What is unspoken is this: in fact, she doesn’t want what Natalie wants: the nail-polish, the silk-dresses, the glamour. This young woman, on the verge of adulthood is realising that the things she thought wanted aren’t really worth wanting at all. That a conventional life, marriage, even normativity, although she has been playing at them, aren’t what she wants and hence the smell of the sheets that represent all of that going stale.
Except none of that is ever actually spoken. When I first read the story, I wouldn’t have been able to articulate what that change was. Except I felt it and I knew exactly what she meant. That is the beauty of writing sideways, it requires the reader to supply the meaning. But more than that, it gives the reader the experience of vicariously feeling this momentous revelation and transformation that this young woman is going through. This is the bird of Anne Enright’s story, contained in the literal story of a young woman waking up at night and reflecting on her relationship with Natalie.
To answer a metaphor with another metaphor, this type of writing reminds me of the advice I was given as a child when Halley’s Comet last visited our solar system. Woken as I was in the middle of the night by my parents, during a prime viewing window, I remember the advice: the comet is easier to see if you don’t look directly at it. Look to the side of it, with the corner of your eye. And sure enough, there it was, that distinct trail of indistinct light hurtling through the sky. Bluish silver. Flickering. Almost alive.
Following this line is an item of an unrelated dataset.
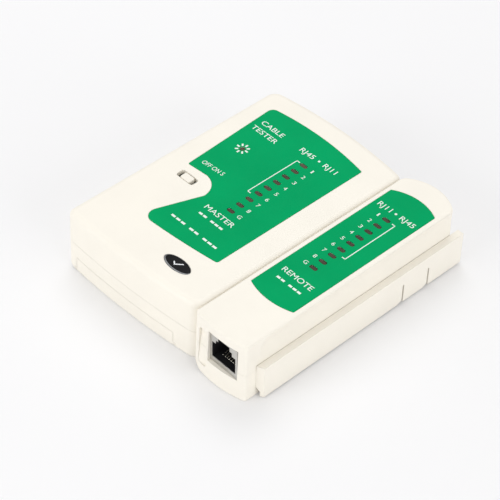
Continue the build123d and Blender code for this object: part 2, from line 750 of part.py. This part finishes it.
rj45 = (RJ45_WIDTH, RJ45_HEIGHT, RJ45_DEPTH, RJ45_PLUG, RJ45_PINS)
rj11 = (RJ11_WIDTH, RJ11_HEIGHT, RJ11_DEPTH, RJ11_PLUG, RJ11_PINS)
for name, x, front, toward_far, sizes in (
    ("master_rj45", MASTER_RJ45_X, MASTER_JACK_FRONT, True, rj45),
    ("master_rj11", MASTER_RJ11_X, MASTER_JACK_FRONT, True, rj11),
    ("remote_rj45", REMOTE_JACK_X, REMOTE_JACK_FRONT, False, rj45),
):
    shield, housing, contacts = placed_jack(x, front, toward_far, sizes)
    nodes[f"{name}_shield"] = shield
    nodes[f"{name}_housing"] = housing
    nodes[f"{name}_contacts"] = contacts

can, positive, negative, snap, pad = battery_pieces()
nodes["battery_can"] = can
nodes["battery_positive_terminal"] = positive
nodes["battery_negative_terminal"] = negative
nodes["battery_snap"] = snap
nodes["battery_foam_pad"] = pad
for colour, route in zip(("red", "black"), battery_leads()):
    nodes[f"battery_lead_{colour}"] = lead(route, 1.4)

nodes["counter_chip"] = chip(-22.0, 22.0, 16, False)
nodes["timer_chip"] = chip(-22.0, 4.0, 8, False)
nodes["master_resistors"] = group([axial_part(4.0, 4.0 + 4.2 * i, 1.1, 6.2, 10.2) for i in range(5)])
nodes["timing_capacitors"] = group([rod(-38.0 + 8 * i, 8.0, 15.4, BOARD_BOTTOM, 2.5) for i in (0, 1)])
nodes["master_screws"] = group([screw(x, y) for x, y in MASTER_BOSSES])

nodes["remote_top_shell"], nodes["remote_bottom_shell"] = remote_shells()
nodes["remote_label"] = prism(remote_label_face(), LABEL_BOTTOM, LABEL_TOP)
nodes["remote_label"] -= lamp_windows(remote_lamps, 0.2, 20, 30)
nodes["remote_board"] = remote_board()
nodes["remote_diodes"] = group([axial_part(33.8, -18.0 + 6.0 * i, 0.95, 4.2, 8.2) for i in range(8)])
nodes["remote_screws"] = group([screw(x, y) for x, y in REMOTE_BOSSES])

os.makedirs("parts", exist_ok=True)
for name, shape in nodes.items():
    shape.label = name
    export_step(shape, f"parts/{name}.step")
print(len(nodes), "nodes written")
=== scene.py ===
import json
from math import cos, pi, radians, sin

import bmesh
import bpy
from mathutils import Matrix, Vector


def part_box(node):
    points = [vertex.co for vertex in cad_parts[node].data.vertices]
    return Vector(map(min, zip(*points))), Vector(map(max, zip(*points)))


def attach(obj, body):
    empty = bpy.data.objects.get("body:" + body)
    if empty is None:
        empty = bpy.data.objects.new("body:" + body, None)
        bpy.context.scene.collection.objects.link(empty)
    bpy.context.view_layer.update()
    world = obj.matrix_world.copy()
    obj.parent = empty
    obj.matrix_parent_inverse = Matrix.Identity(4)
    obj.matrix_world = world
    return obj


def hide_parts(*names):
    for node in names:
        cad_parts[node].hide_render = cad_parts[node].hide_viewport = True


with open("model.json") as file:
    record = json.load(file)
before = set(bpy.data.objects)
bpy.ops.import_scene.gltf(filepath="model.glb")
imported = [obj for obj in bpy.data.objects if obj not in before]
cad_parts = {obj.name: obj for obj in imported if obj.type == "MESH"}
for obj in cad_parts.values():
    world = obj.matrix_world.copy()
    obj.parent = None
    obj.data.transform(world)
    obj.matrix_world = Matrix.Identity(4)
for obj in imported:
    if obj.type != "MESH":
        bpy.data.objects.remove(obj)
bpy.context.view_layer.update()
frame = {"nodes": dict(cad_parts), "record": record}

# Network cable tester. The CAD pieces keep their shapes and get their finishes here. The printing on the
# labels, the domed badge and the scene round the object are added. Lengths are in metres.

MM = 0.001

# ---------------------------------------------------------------- places taken from the frame

LABEL_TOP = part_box("master_label")[1].z
PRINT_SINK = 0.004 * MM  # how deep the printing sits in the label
PRINT_RISE = 0.02 * MM  # how far it stands above the label
LAMP_MARKS = ["1", "2", "3", "4", "5", "6", "7", "8", "ground"]


def centre_of(node):
    """Middle of a CAD node's box."""
    low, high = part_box(node)
    return (low + high) / 2


MASTER_LAMPS = [centre_of(f"master_lamp_{mark}") for mark in LAMP_MARKS]
REMOTE_LAMPS = [centre_of(f"remote_lamp_{mark}") for mark in LAMP_MARKS]
POWER_LAMP = centre_of("power_lamp")
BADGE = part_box("oval_badge")

# ---------------------------------------------------------------- materials

# Noise scales, in features per metre.
DRIFT_SCALE = 45.0  # slow change of colour
SCUFF_SCALE = 700.0  # patches of wear on edges
SHEEN_SCALE = 260.0  # change of roughness
DRAWN_SCALE = 1500.0  # fine lines of drawn or plated metal
STAIN_SCALE = 300.0
SPECKLE_SCALE = 500.0

# How the rounded and the true normal agree, on a flat face and on an edge.
FLAT_DOT = 0.995
EDGE_DOT = 0.86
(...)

Excellent story-telling almost always feels like that — by not approach something directly, by stepping towards it sideways writers can give us a glimpse of something otherwise unfathomable. Something that cannot be viewed in any other way and to say it in literal words would be to reduce it. Writing sideways makes the invisible visible. Like viewing Halley’s comet from the corner of one’s eye, writing sideways gives us a glimpse of something fleeting and magnificent.
The exercise
A character approaches a well; a building; a lake and glimpse something inside. What’s there changes them forever. Write this sequence without revealing the thing that the character sees.
Reflection
Allowing a secret to exist between reader and author involves the greatest act of trust. The writer is saying to the reader, I trust you to know what I’m talking about here. I trust your mind, your imagination, your experience. The ultimate meaning rests with you. That trust is often the thing that distinguishes great stories from average ones. So approach it sideways, as though it is an easily startled bird.